When the van der Sluijs family moved from the Netherlands to Olds, Alta. in 2001, the three teenage daughters were excited.
“We’d heard that Alberta was the horse capital of Canada,” Jeanine van der Sluijs says. “My older sister, Masha, was a talented rider, and my younger sister, Angelique and I were very involved in competitive equestrian vaulting. We assumed it would be easy to find a vaulting barn nearby where we could continue with our sport.”
Unfortunately, that wasn’t the case. At that time Alberta had no competitive vaulting clubs so it soon became apparent the family would have to manage on their own.
“My mom, who hadn’t grown up with horses, learned to lunge our vaulting horses,” van der Sluijs says. “And my sisters and I began to train our own horses for the sport.”
Before long the family was hauling four days a week to the Olds arena. Here they worked five hours at a time, practicing, training and coaching basic vaulting lessons.
“My dad finally decided we needed a riding arena of our own,” van der Sluijs says. “So he built a big, heated arena on our dairy farm.”
This barn has since become home to the Meadow Creek Vaulting Club, which currently has 20 members ranging in age from five to 25. Here the family teaches weekly vaulting lessons, plus practices and trains on their own horses.
The family’s first vaulting purchase was a Trakehner/Oldenburger gelding named Kavalia.
“Any breed can do the job,” van der Sluijs explains. “We look for certain temperament traits more than a specific breed. We need horses that are calm, willing and tolerant of activity. We’ve had success with Warmbloods, Paints, Quarter Horses and Thoroughbred/Draft crosses. And different levels of vaulters have different requirements. Our beginners prefer smaller horses with a really easy canter to ride. These beginner horses have to be very tolerant of people crawling over them.”

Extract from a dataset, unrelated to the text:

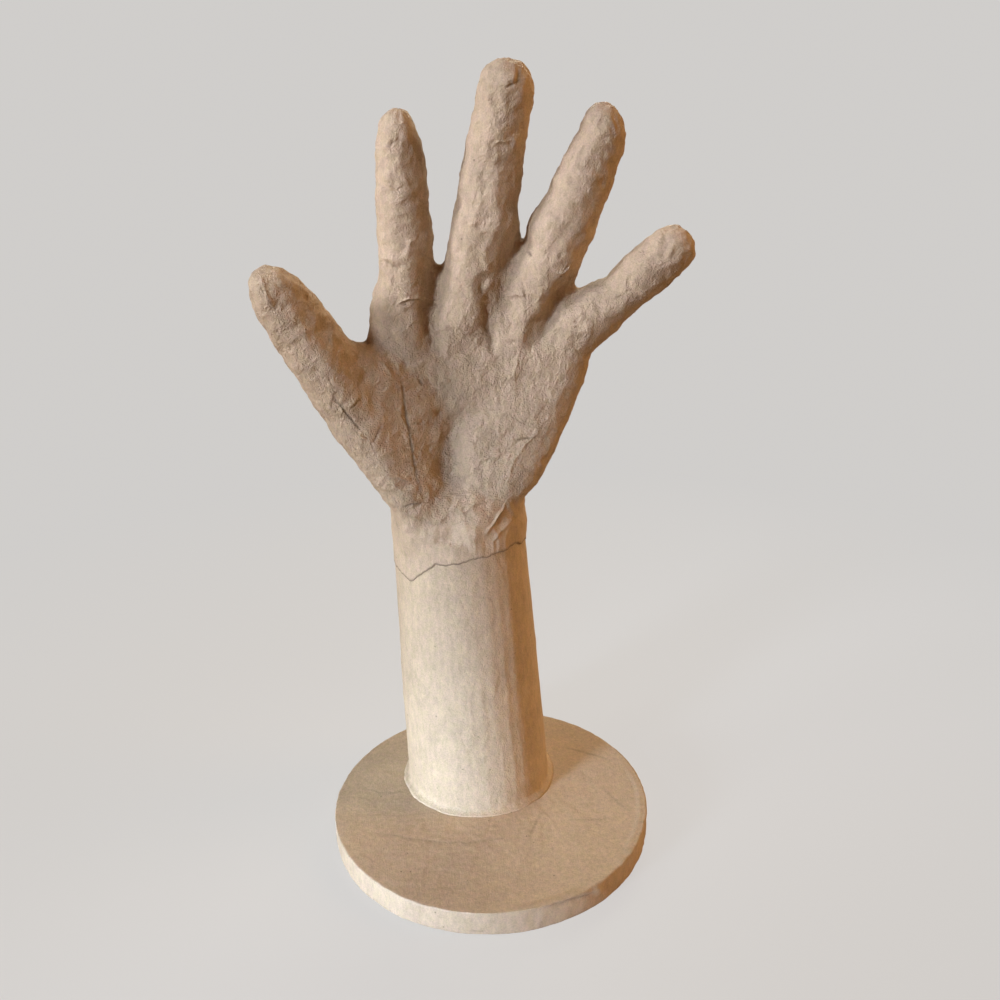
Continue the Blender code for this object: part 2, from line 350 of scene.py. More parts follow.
# Folds and torn edges of the palm side from the joint's middle: height in millimetres, then (x, z)
FOLDS = [
    (0.80, [(-20.6, 104.2), (-18.7, 105.6), (-16.8, 106.2), (-13.5, 105.8), (-10.6, 105.7)]),
    (0.80, [(47.5, 117.5), (45, 116.2), (42.8, 114.6)]),
    (0.18, [(-26.5, 79.6), (-22, 77.6), (-17.6, 76.8), (-11.8, 79.4), (-5.1, 81.1), (0, 82.3)]),
    (0.28, [(-24.5, 88.4), (-23.3, 91.7), (-20.4, 93.3), (-15.6, 95.8), (-11, 97.3)]),
    (0.35, [(-12.8, 70.7), (-10.3, 72.8)]),
    (1.00, [(12, 8.5), (14.7, 11.7), (17.4, 14.8), (19.6, 18.1), (21.4, 19.9)]),
    (0.60, [(13.2, 3.3), (16.7, 6.6), (20.3, 9.9), (23, 11.9)]),
    (0.30, [(25.5, 43), (22.8, 34.6), (20.6, 25.8)]),
    (0.45, [(38, 55.7), (34, 49.6), (26.3, 42.2), (21.7, 32)]),
    (0.30, [(28, 85.3), (26, 76), (24.9, 68.4)]),
    (0.35, [(20, 105.5), (25.4, 105.6), (31, 106.9)]),
    (0.70, [(-69.8, 118), (-67.9, 112.2), (-66, 106.9)]),
    (0.40, [(-28.8, 23.6), (-23.8, 20.9), (-19, 17.2), (-15.7, 14.9)]),
    (0.40, [(-2.9, 20.2), (2.2, 17.9), (7.7, 20.5), (14.1, 21.8)]),
    (0.40, [(-28.2, 36), (-22.9, 34.3), (-17.1, 33)]),
    (0.30, [(-28.6, 33.4), (-23.4, 31.9), (-18, 31)]),
    (0.60, [(-38, 55.1), (-36.8, 53.4), (-35.5, 52.1)]),
    (0.30, [(18, 163), (21.5, 164.8), (24, 164.6), (27, 166)]),
    (0.20, [(-22.7, 150.2), (-19, 148.6), (-15.7, 150.5)]),
    (0.50, [(-15.6, 126.8), (-14.8, 128.3), (-13.9, 129.8)]),
]
FOLD_WANDER = 0.8
FOLD_SEED = 180
FOLD_WIDTH = 0.6
FOLD_RIDGE = 0.9
FOLD_LEDGE = 0.4
FOLD_LEDGE_REACH = 5.0
# Painted shade on the low side of each fold, below its raised step: how dark it is and how wide
FOLD_SHADE = 0.7
FOLD_SHADE_WIDTH = 0.8

# Broad ridges and hollows of the palm side: height and half width in millimetres, then (x, z)
SWELLS = [
    (-0.9, 3.0, [(-6.5, 43), (-3.5, 48.6), (1.6, 54.7), (6.5, 58.4), (12.3, 61.8), (17, 64)]),
    (0.8, 6.5, [(4, 30), (7.1, 40), (10, 50)]),
    (1.2, 4.5, [(-9, 64), (-5.6, 53), (-3.5, 42), (-3.5, 28), (-5, 16)]),
    (0.7, 2.4, [(31, 104), (28, 85.3), (26, 76), (24.9, 68.4), (22, 60)]),
    (-1.9, 2.0, [(13, 116), (13.9, 107.3), (14.8, 102.4), (15.5, 93.6), (16.8, 89.4), (18, 82)]),
    (-1.5, 2.4, [(52, 116), (45, 108), (41, 99), (38, 91), (36, 84)]),
    (1.0, 3.6, [(-66, 120), (-62.1, 111.9), (-56.4, 99.5), (-48.1, 85.4), (-42.8, 74.8), (-38, 64)]),
    (-1.9, 3.4, [(-4.5, 122), (-6.5, 112), (-8, 100), (-7.5, 90), (-5, 79)]),
    (0.7, 1.8, [(19.5, 154), (18.5, 143), (17.5, 133), (14, 122)]),
    (-0.5, 1.4, [(15, 154), (14.2, 143), (12.5, 133)]),
    (0.6, 5.0, [(-16, 96), (-17.5, 86), (-17, 76)]),
]
SWELL_WANDER = 1.2
SWELL_SEED = 260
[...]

The van der Sluijs sisters are fairly tall, so they prefer bigger horses. “At our level we look for horses with a smooth canter that has a bit of swing,” van der Sluijs says. “Our horses only vault twice a week; otherwise we do a lot of cross-training that includes trail riding, dressage and jumping. A horse can be used for vaulting for many years if you don’t overdo it. Take Kavalia, who’s now 15, and still doing well.”
In 2010 Jeanine van der Sluijs competed as the only vaulting Canadian at Kentucky’s World Equestrian Games using a horse borrowed from the U.S. team. “Our own horses weren’t ready to compete at that level,” van der Sluijs says. “So I spent a month in Colorado before the competition training on their horse. We placed 18th, so I was very pleased.”
Then in August 2012 Jeanine competed as the lone Canadian athlete in the FEI World Equestrian Vaulting Championships held in France, this time mounted on a Dutch Warmblood owned by the Scottish team. And in October 2012 Jeanine and Angelique competed in the VaultCanada National Championships held at Ponoka, Alta.
“Most of the time vaulting is done solo,” van der Sluijs says. “But this time Angelique and I did a pas de deux demonstration, which is freestyle vaulting for two people. Our goal is to compete together at a world level in pas de deux at WEG in 2014.”
Carolyn Latimer, mother of a Meadow Creek vaulting student, values the van der Sluijs family and raves over vaulting. “When you see a vaulter perform a cartwheel on the back of a cantering horse, or a team performing lifts to create a magical performance, it goes beyond sport and becomes theatre!” she explains.